"Ini adalah salah satu hari paling berdarah dalam 20 tahun terakhir di Papua. Setidaknya 24 nyawa hilang dalam waktu 24 jam," kata Direktur Eksekutif Amnesty Internasional Indonesia Usman Hamid, dikutip dari laman amnesty.org.uk.
Amnesty Internasional juga menyerukan penyelidikan independen dan tak memihak di Papua usai bentrokan antara demonstran dan polisi, serta meminta penanggungjawaban pelaku kekerasan dengan adil.
Baca Juga: Hoaks Rasialisme di Wamena Renggut 26 Korban Jiwa
"Kami telah mencatat dalam laporan di masa lalu bagaimana penyiksaan, perlakuan atau hukuman yang kejam, tidak manusiawi atau merendahkan lainnya, dan akhirnya pembunuhan yang melanggar hukum oleh pasukan keamanan di Papua sering terjadi dengan dalih menegakkan hukum dan ketertiban. Dalam situasi seperti ini, terutama di Papua, transparansi adalah bagian penting untuk mencegah potensi penyalahgunaan," demikian bunyi pernyataan di situs resmi.
Laporan terakhir pada Rabu (25/9), Gubernur Papua Lukas Enembe di Wamena, ibu kota Kabupaten Jayawijaya, mengatakan korban tewas akibat kericuhan yang mencuat dalam aksi demo anarkis sejak 23 September, bertambah menjadi 30 orang.
Kronologi rusuh di Wamena
Kerusuhan dipicu isu hoaks rasisme di sebuah sekolah menengah atas antara guru dan murid. Isu tersebut menyebut bahwa seorang guru di SMA PGRI yang sedang mengajar menyampaikan kepada muridnya kalau berbicara keras.
Namun, kata "keras" itu kemudian terdengar seolah-olah cercaan "kera" akibat pelafalan huruf S yang tidak jelas atau tak terdengar dengan jelas. Isu ini kemudian meluas dan disampaikan seperti pernyataan bernada rasialis dari seorang guru yang tak pantas mengatakan kepada muridnya.
Isu hoaks ini kemudian berbuntut situasi panas. Ratusan siswa sekolah menengah turun ke jalan-jalan menuju sebuah sekolah pada Senin (23/9) pukul 09.00 waktu setempat. Dalam perjalanan itu, jumlah massa kemudian bertambah hingga akhirnya kericuhan pecah di beberapa titik.
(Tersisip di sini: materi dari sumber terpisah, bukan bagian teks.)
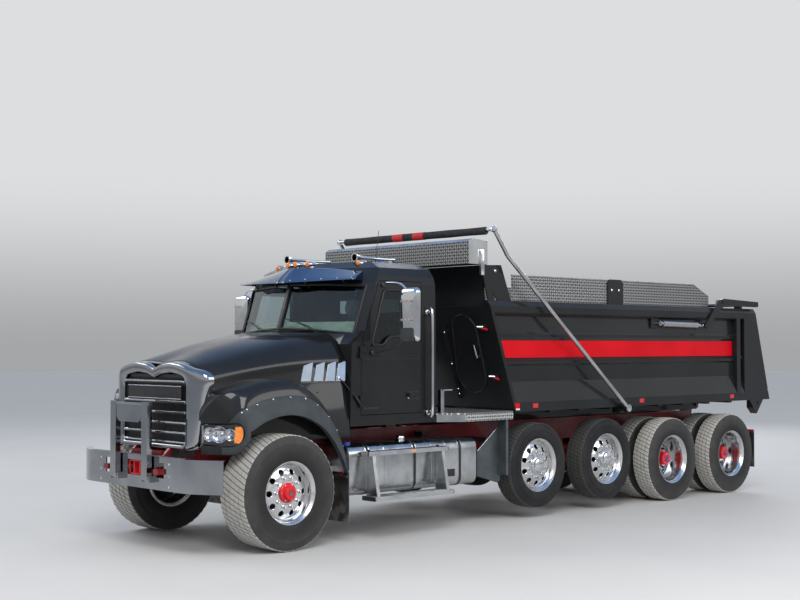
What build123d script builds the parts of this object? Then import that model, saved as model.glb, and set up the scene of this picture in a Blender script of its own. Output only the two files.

Aksi lempar batu, pembakaran bangunan, rumah warga hingga kantor institusi, serta tembakan dari kepolisian dalam upaya memukul mundur massa tak bisa dihindarkan.
Baca juga: Benang Merah Kerusuhan Papua untuk Sidang Umum PBB
"Massa langsung bertindak anarkis dengan melempar batu dan melakukan pembakaran. Bahkan masyarakat pendatang di Papua juga jadi sasaran," kata Kapolri Jenderal Tito Karnavian dalam jumpa pers di Kemenko Polhukam, Selasa (24/9).
Upaya pemerintah
Atas kekacauan yang terjadi, pemerintah melalui Kementerian Komunikasi dan Informatika memberlakukan pembatasan jaringan untuk mencegah hoaks dan provokasi tersebar lebih luas melalui internet.
TNI dan Polri disiagakan untuk mengembalikan kondisi menjadi kondusif. Presiden Joko Widodo juga meminta penanganan konflik dilakukan dengan proposional dan profesional.
Menurut mantan Kapolda Metro Jaya Tito Karnavian, penyebar isu hoaks itu diketahui kelompok underbow dari Komite Nasional Papua Barat (KNPB). Sementara itu, Kapolres Jayawijaya AKBP Tonny Ananda Swadaya mengatakan ada beberapa orang yang diamankan untuk mendalami aksi kriminal kemarin.
"Sementara kita pendalaman jadi saya belum publikasi. Nanti setelah jelas arahnya, siapa aktornya baru kita publikasi. Yang diamankan sementara 7 orang," katanya, dikutip dari Antara.